_Challenge_: Write out the data again in full, exactly as it reads.

_Supplied information_:
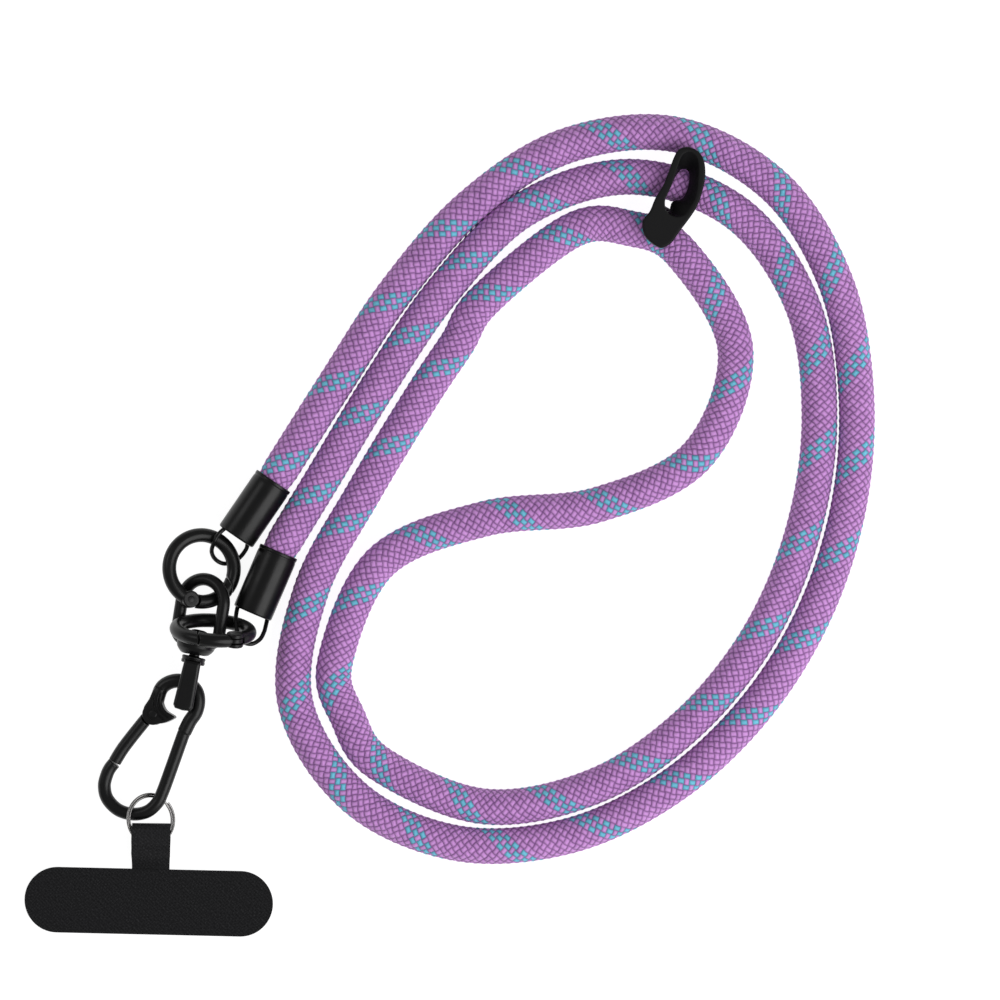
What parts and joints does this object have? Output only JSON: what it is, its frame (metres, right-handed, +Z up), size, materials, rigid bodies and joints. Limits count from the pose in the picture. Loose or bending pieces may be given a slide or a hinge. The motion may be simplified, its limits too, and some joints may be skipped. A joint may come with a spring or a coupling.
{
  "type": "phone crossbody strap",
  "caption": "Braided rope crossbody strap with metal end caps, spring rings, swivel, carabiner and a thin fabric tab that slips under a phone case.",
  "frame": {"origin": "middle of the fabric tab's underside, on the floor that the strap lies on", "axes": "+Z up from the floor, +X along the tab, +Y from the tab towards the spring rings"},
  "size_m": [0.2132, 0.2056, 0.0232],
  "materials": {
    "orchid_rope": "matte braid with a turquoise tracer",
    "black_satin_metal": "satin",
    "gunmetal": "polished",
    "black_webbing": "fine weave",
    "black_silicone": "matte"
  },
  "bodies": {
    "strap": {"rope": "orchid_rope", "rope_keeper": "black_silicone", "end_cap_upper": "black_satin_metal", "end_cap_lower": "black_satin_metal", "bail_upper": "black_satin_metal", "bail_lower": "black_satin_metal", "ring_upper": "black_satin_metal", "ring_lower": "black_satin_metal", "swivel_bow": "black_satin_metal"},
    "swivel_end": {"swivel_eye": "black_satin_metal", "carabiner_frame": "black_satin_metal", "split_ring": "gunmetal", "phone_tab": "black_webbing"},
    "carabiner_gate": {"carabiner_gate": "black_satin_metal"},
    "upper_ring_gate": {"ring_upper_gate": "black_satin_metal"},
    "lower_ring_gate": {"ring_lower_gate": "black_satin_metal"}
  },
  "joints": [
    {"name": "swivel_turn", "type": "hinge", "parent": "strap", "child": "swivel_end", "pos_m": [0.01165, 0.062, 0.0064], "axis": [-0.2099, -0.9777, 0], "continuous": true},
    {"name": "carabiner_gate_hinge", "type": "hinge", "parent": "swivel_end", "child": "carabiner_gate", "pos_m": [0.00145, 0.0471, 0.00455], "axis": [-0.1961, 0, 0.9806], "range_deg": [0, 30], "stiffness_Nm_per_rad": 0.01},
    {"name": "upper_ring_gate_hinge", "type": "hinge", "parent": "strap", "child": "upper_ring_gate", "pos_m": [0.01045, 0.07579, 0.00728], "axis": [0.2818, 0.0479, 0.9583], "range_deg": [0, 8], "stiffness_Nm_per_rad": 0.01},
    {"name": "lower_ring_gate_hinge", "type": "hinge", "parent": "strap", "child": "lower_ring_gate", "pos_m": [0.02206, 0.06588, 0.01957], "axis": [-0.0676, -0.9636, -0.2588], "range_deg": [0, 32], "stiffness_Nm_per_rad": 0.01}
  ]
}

_Response to the task_:
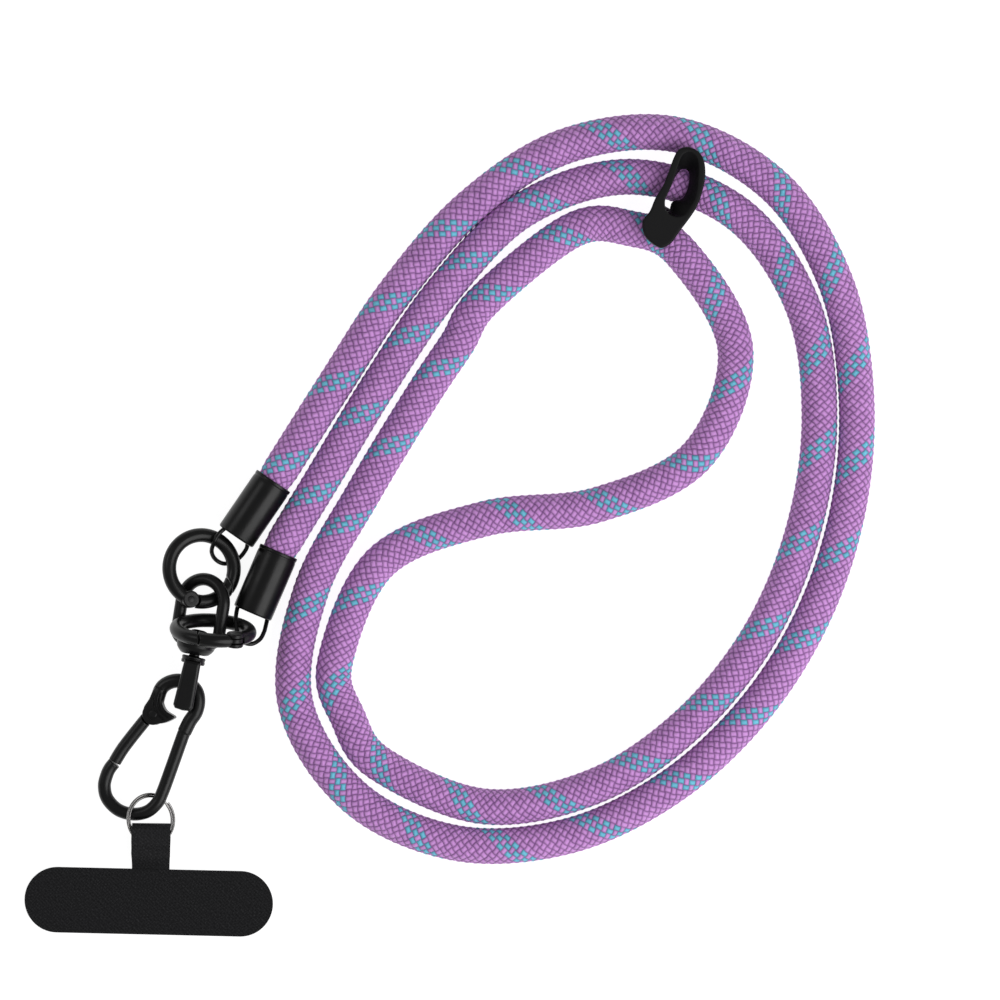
What parts and joints does this object have? Output only JSON: what it is, its frame (metres, right-handed, +Z up), size, materials, rigid bodies and joints. Limits count from the pose in the picture. Loose or bending pieces may be given a slide or a hinge. The motion may be simplified, its limits too, and some joints may be skipped. A joint may come with a spring or a coupling.
{
  "type": "phone crossbody strap",
  "caption": "Braided rope crossbody strap with metal end caps, spring rings, swivel, carabiner and a thin fabric tab that slips under a phone case.",
  "frame": {"origin": "middle of the fabric tab's underside, on the floor that the strap lies on", "axes": "+Z up from the floor, +X along the tab, +Y from the tab towards the spring rings"},
  "size_m": [0.2132, 0.2056, 0.0232],
  "materials": {
    "orchid_rope": "matte braid with a turquoise tracer",
    "black_satin_metal": "satin",
    "gunmetal": "polished",
    "black_webbing": "fine weave",
    "black_silicone": "matte"
  },
  "bodies": {
    "strap": {"rope": "orchid_rope", "rope_keeper": "black_silicone", "end_cap_upper": "black_satin_metal", "end_cap_lower": "black_satin_metal", "bail_upper": "black_satin_metal", "bail_lower": "black_satin_metal", "ring_upper": "black_satin_metal", "ring_lower": "black_satin_metal", "swivel_bow": "black_satin_metal"},
    "swivel_end": {"swivel_eye": "black_satin_metal", "carabiner_frame": "black_satin_metal", "split_ring": "gunmetal", "phone_tab": "black_webbing"},
    "carabiner_gate": {"carabiner_gate": "black_satin_metal"},
    "upper_ring_gate": {"ring_upper_gate": "black_satin_metal"},
    "lower_ring_gate": {"ring_lower_gate": "black_satin_metal"}
  },
  "joints": [
    {"name": "swivel_turn", "type": "hinge", "parent": "strap", "child": "swivel_end", "pos_m": [0.01165, 0.062, 0.0064], "axis": [-0.2099, -0.9777, 0], "continuous": true},
    {"name": "carabiner_gate_hinge", "type": "hinge", "parent": "swivel_end", "child": "carabiner_gate", "pos_m": [0.00145, 0.0471, 0.00455], "axis": [-0.1961, 0, 0.9806], "range_deg": [0, 30], "stiffness_Nm_per_rad": 0.01},
    {"name": "upper_ring_gate_hinge", "type": "hinge", "parent": "strap", "child": "upper_ring_gate", "pos_m": [0.01045, 0.07579, 0.00728], "axis": [0.2818, 0.0479, 0.9583], "range_deg": [0, 8], "stiffness_Nm_per_rad": 0.01},
    {"name": "lower_ring_gate_hinge", "type": "hinge", "parent": "strap", "child": "lower_ring_gate", "pos_m": [0.02206, 0.06588, 0.01957], "axis": [-0.0676, -0.9636, -0.2588], "range_deg": [0, 32], "stiffness_Nm_per_rad": 0.01}
  ]
}